Change ownership for write permissions (FSx output data)

  • By default, the root directory of a newly created FSx file system is owned by root:root.

  • The default permissions allow read access, so the file system can be used directly for read-only input data (e.g., /ExtData).

  • To allow non-root write access (for example, from ParallelCluster compute jobs), change the ownership of the FSx root or a designated output directory to a regular Linux user (e.g., ubuntu).

  • Permission changes made on a mounted FSx file system persist across future mounts and clusters.

  • Special case: Data Repository Association (DRA)

    Files and directories imported from S3 via DRA are owned by root:root. This is expected behavior because the transfer is performed by the FSx service rather than a Linux user.

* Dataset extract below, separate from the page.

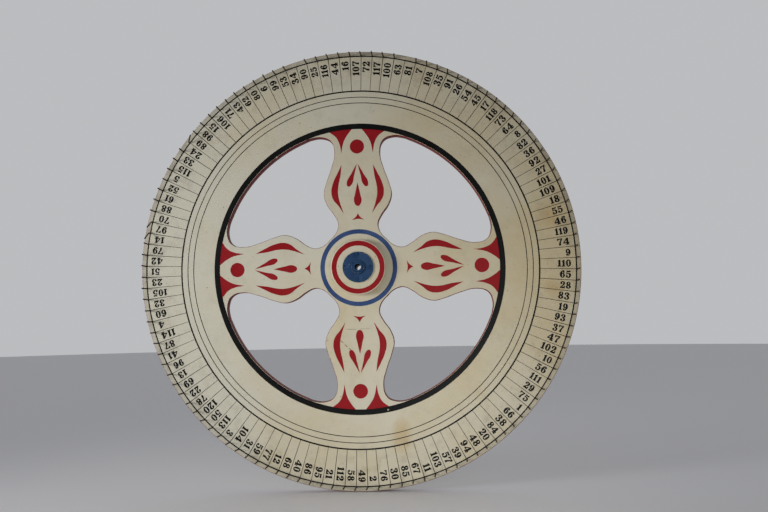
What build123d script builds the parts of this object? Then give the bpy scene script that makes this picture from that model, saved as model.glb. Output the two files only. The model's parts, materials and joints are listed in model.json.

  • When data is transferred from S3 to FSx using aws s3 sync or aws s3 cp on an EC2 instance, files inherit the ownership of the Linux user running the command, subject to parent directory permissions.

Warning

Avoid modifying ownership or permissions on directories managed by Data Repository Associations unless you fully understand the implications. Subsequent DRA imports may reset ownership to root:root.

Change ownership and permissions:

# os-login-name depends on the OS (e.g., ubuntu, ec2-user)
sudo chown <os-login-name>:<os-login-name> /fsx_input
sudo chmod 2775 /fsx_input

Note

Perform permission changes after successfully mounting FSx, so that changes apply to the FSx file system itself rather than the local mount point.